To me, these words were powerful…
Maybe you thought it would be ok (to come to church Sunday) because here is not there. Because Kansas is not South Carolina. Because a twenty-four-year-old suburban church is not a hundred-and-ninety-nine-year-old southern church. Because most of these people are white, and all of those people were black. And so we are not like them.
This was my first time reading your blog, or any blog for that matter. Thanks so much for sharing what your pastor said. It was beautiful and insightful. My card will be in the mail tomorrow. It feels too little, but expressing sympathy and love and extending prayer are maybe all we can do when something so senseless happens.
I’m flattered, Melody, especially since this is the first blog you’ve read…Welcome to the Comments Dept. Comments, especially when reasonable and thought-provoking, are the lifeblood of any good blog. Weigh in any time.
The lesson I learned from this is the difference between how Charleston has reacted owing to the conduct of the wonderful people of the AME church compared with the behavior of those in Ferguson and Baltimore. The beauty of a people who were so kind and warm that even their killer had pause before committing his cowardly act.
And that brings me to a point of departure with your pastor.
Both this killer and the killer who murdered three defenseless people in Overland Park were outright cowards. Both picked soft targets where they knew there would be no one with a weapon in opposition and when finally confronted by an armed presence meekly surrendered.
This drug besotted punk in South Carolina didn’t attack drug dealers, he didn’t even try to shoot up an average inner city street corner. The coward went to a church filled will people he knew were unarmed. Far from disarming honest citizens, we need to empower them to protect themselves from the cowards who would prey on them, not make them even more defenseless.
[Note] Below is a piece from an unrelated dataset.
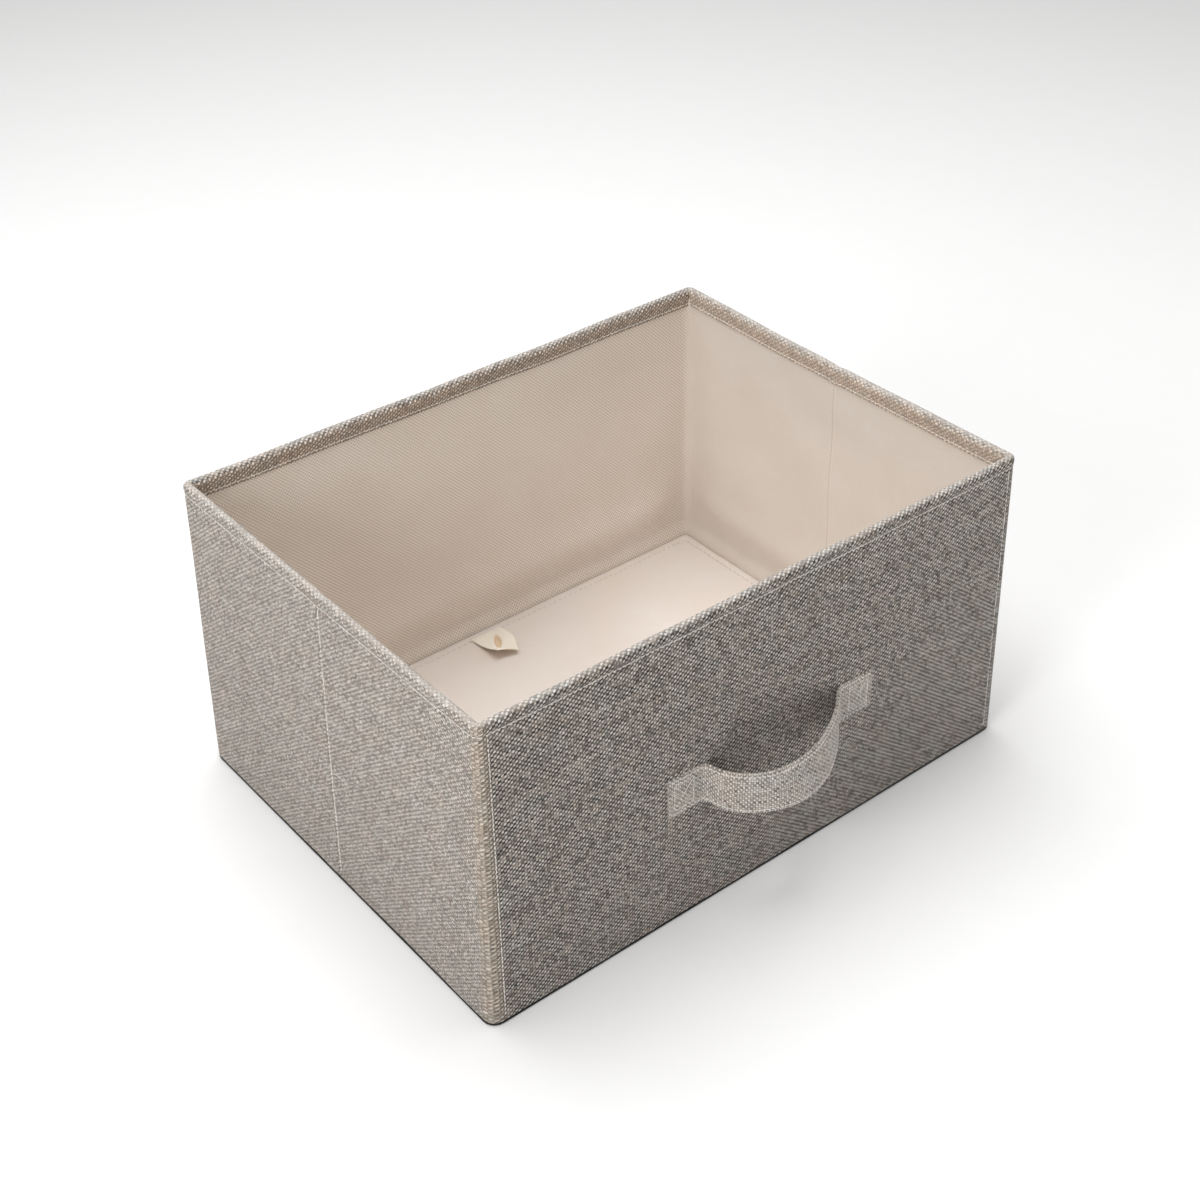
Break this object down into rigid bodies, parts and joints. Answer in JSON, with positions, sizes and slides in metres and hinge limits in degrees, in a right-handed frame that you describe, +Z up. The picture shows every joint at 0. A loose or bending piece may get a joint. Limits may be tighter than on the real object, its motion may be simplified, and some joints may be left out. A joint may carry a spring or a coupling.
{
  "type": "fabric storage bin",
  "caption": "Open box-shaped fabric storage bin with stiffened walls, folded rim hem, webbing handle on the long front wall and a loose covered base board with a pull tab.",
  "frame": {"origin": "centre of the underside", "axes": "+X along the long front wall, -Y out of the front wall with the handle, +Z up"},
  "size_m": [0.4016, 0.3339, 0.206],
  "materials": {
    "linen_cloth": "grey-beige heather linen-look plain weave, matt",
    "strap_webbing": "folded strap of the same linen-look cloth, edge-stitched, matt",
    "lining_felt": "cream non-woven with fine diagonal embossed dots, matt",
    "cover_felt": "cream non-woven base cover, matt",
    "bottom_felt": "dark non-woven bottom, matt",
    "stiffener_board": "grey pressed fibre board, matt",
    "pale_thread": "pale polyester sewing thread",
    "cream_thread": "cream polyester sewing thread"
  },
  "bodies": {
    "shell": {"outer_front": "linen_cloth", "lining_front": "lining_felt", "outer_back": "linen_cloth", "lining_back": "lining_felt", "outer_left": "linen_cloth", "lining_left": "lining_felt", "outer_right": "linen_cloth", "lining_right": "lining_felt", "board_front": "stiffener_board", "corner_front_left": "linen_cloth", "corner_thread_front_left": "pale_thread", "corner_front_right": "linen_cloth", "corner_thread_front_right": "pale_thread", "board_back": "stiffener_board", "corner_back_left": "linen_cloth", "corner_thread_back_left": "pale_thread", "corner_back_right": "linen_cloth", "corner_thread_back_right": "pale_thread", "board_left_front": "stiffener_board", "board_left_rear": "stiffener_board", "fold_thread_left": "pale_thread", "handle_end_left": "strap_webbing", "box_stitch_left": "pale_thread", "board_right_front": "stiffener_board", "board_right_rear": "stiffener_board", "fold_thread_right": "pale_thread", "handle_end_right": "strap_webbing", "box_stitch_right": "pale_thread", "rim_thread": "pale_thread", "hem_thread": "cream_thread", "bottom_panel": "bottom_felt"},
    "handle": {"handle_grip": "strap_webbing", "grip_thread_top": "pale_thread", "grip_thread_bottom": "pale_thread"},
    "insert": {"insert_board": "stiffener_board", "insert_cover_lower": "cover_felt", "insert_cover_upper": "cover_felt", "insert_thread": "cream_thread", "tab_bar_stitch": "cream_thread"},
    "tab": {"pull_tab": "cover_felt"}
  },
  "joints": [
    {"name": "handle_swing", "type": "hinge", "parent": "shell", "child": "handle", "pos_m": [0.003, -0.1504, 0.093], "axis": [-1, 0, 0], "range_deg": [-45, 45], "deforming": ["handle_end_left", "handle_end_right"]},
    {"name": "insert_lift", "type": "slide", "parent": "shell", "child": "insert", "axis": [0, 0, 1], "range_m": [0, 0.26]},
    {"name": "tab_lift", "type": "hinge", "parent": "insert", "child": "tab", "pos_m": [0.002, 0.1295, 0.0078], "axis": [-1, 0, 0], "range_deg": [-4, 75]}
  ]
}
Our praise correctly goes out to the families and the congregation at the AME church. If ever a group deserves justice and has a right to retribution it is that congregation and yet they didn’t loot their neighbors’ businesses. They didn’t destroy their community. They didn’t glorify a drug dealer, or a common thief, they offered forgiveness in the hardest of circumstances and brought their community together in unity as a result.
Already, as a direct result of their Christian spirit the Confederate flag flying at the Capitol will come down, something that would never have occurred had their been a Ferguson style response. And that’s as it should be. They should be honored and their approach to life should be emulated.
Amen.
in addition, I find it sad that a symbol of American history has been turned into a symbol of hate and division, and for that reason must be banished.